Unless you’ve been off-planet for a week, you’re already familiar with the current hoo-hah over the Rush Limbaugh’s labeling a Georgetown Law School student a “slut” and a “prostitute” for advocating health insurance coverage for contraception and saying that she should pay for the coverage by putting videos of her having sex on line. But as The Daily Show‘s Jon Stewart points out in this clip, Rush isn’t alone in equating such coverage with paying women to have sex.

 
A few more quick points:

  • If you listen to more of what Rush Limbaugh said (not that I’m recommending you subject yourself to that) you’ll discover that he weirdly claimed Sandra Fluke needed spend a lot for birth control pills because she was having an incredible amount of sex. Really. If I hadn’t heard a clip of him saying it, I wouldn’t have believed a man married that many times would be so clueless about The Pill.
  • A number of other misunderstandings about contraception have come up lately. I’ve heard it said that birth control pills are so cheap there’s no need for insurance coverage. Some generic pills are indeed cheap, but those pills aren’t suited to all women, and others benefit from other forms of birth control that may have a large up-front costs. It’s also common to hear that taxpayers are hit up for the cost of coverage. It’s more often individuals, their employers, or their health insurance companies. Of course, as Jon Stewart mentions in passing, since birth control reduces unplanned pregnancies (that being, after all, the whole point) and pregnancies cost health insurers money, there is probably a small net saving to the insurer in covering birth control.

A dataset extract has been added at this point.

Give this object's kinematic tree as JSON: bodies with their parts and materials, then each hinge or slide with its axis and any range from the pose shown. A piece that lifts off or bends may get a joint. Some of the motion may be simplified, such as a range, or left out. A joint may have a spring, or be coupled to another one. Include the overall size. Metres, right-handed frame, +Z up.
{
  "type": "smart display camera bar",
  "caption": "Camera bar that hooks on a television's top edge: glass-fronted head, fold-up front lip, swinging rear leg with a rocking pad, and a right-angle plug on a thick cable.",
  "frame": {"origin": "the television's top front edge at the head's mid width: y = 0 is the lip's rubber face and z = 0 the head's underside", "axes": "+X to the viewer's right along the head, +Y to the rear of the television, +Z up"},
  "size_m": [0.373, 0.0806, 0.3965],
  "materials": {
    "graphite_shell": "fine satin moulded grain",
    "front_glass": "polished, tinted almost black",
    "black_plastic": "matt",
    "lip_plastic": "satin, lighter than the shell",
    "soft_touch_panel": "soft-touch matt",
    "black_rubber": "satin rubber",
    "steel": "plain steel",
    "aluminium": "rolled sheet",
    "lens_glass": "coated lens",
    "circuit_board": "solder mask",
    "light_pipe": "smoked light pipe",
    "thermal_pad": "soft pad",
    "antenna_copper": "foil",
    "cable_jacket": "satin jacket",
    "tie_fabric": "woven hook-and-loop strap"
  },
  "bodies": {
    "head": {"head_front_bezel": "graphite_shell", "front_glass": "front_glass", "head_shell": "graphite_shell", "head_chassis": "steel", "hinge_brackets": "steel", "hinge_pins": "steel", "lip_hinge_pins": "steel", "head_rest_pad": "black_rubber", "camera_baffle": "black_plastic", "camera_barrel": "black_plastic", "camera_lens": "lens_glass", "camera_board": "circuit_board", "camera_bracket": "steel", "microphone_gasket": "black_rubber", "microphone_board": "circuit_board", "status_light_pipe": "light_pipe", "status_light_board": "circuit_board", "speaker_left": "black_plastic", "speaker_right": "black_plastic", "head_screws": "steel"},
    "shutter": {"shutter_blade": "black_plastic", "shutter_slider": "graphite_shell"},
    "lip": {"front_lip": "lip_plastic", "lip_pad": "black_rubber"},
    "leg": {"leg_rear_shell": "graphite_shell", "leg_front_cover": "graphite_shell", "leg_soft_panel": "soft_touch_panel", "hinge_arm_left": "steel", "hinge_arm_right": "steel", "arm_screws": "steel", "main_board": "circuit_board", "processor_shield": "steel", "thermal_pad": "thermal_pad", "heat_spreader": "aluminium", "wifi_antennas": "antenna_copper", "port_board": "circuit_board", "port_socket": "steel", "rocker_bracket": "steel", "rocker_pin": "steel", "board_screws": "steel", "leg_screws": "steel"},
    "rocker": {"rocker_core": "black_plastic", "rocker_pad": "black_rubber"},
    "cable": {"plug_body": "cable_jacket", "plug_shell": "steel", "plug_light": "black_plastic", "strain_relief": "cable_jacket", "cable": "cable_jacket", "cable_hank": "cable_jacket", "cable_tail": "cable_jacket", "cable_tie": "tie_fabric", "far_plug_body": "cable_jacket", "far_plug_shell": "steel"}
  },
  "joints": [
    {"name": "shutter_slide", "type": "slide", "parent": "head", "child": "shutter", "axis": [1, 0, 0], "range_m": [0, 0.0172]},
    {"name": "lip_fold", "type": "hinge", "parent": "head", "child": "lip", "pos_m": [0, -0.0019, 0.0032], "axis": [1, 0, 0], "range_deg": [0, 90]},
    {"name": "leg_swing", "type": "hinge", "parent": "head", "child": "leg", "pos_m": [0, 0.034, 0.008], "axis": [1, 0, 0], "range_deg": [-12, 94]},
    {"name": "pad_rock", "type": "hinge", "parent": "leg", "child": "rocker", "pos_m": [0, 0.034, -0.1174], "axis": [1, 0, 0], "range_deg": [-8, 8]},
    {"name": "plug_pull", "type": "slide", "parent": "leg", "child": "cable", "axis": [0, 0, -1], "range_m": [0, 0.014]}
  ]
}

  • A number of people have brought up the fact that liberal TV and radio personality Ed Schultz once used the expression “right-wing slut” on the air. That’s true. But Schultz’s insult was made in the course of a single heated rant, not calmly repeated and expanded upon over the course of several days as was the case with Limbaugh. Schultz apologized later the same day (and had repeated the apology several times since), and his program was taken off the air for a week. Limbaugh eventually offered a half-apology, but only when he started losing sponsors, and his network did not suspend him.
  • One might suppose that since Georgetown University, whose law school Sandra Fluke attends, is run by the Roman Catholic Jesuit order, and since the Catholic Church opposes any form of contraception other than abstention, it’s not surprising that the institution’s health plans don’t cover contraception. But health insurance available to faculty and staff (as opposed to students like Fluke) in fact do provide contraception (and abortion) coverage.

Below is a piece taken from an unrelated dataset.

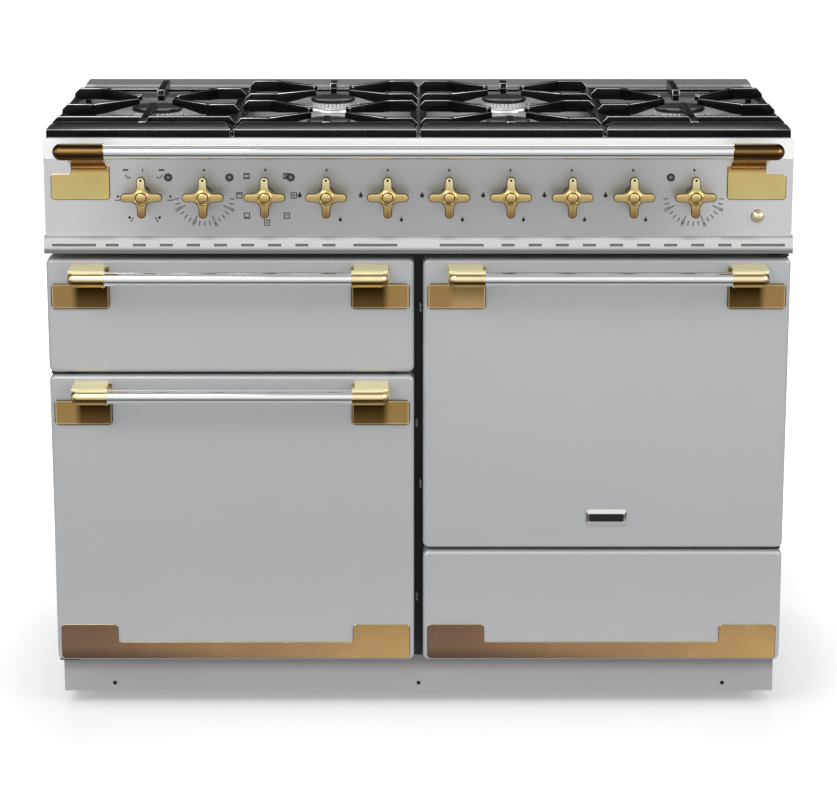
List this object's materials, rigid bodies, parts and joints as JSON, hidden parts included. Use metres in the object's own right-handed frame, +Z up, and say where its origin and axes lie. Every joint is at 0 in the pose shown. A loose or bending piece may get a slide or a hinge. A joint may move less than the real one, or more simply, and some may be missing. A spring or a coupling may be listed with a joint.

  • Finally, it’s been suggested that it’s a violation of religious liberty to require insurance policies for employees of Catholic-run institutions of any type to pay for birth control. But the rule will apply only to non-religious institutions like hospitals, not religious institutions like the churches themselves. In addition, doesn’t the religious liberty of the employee enter into it? If I worked for a company owned by a Jehovah’s Witness, should that company be able to provide me health insurance without coverage for blood transfusions?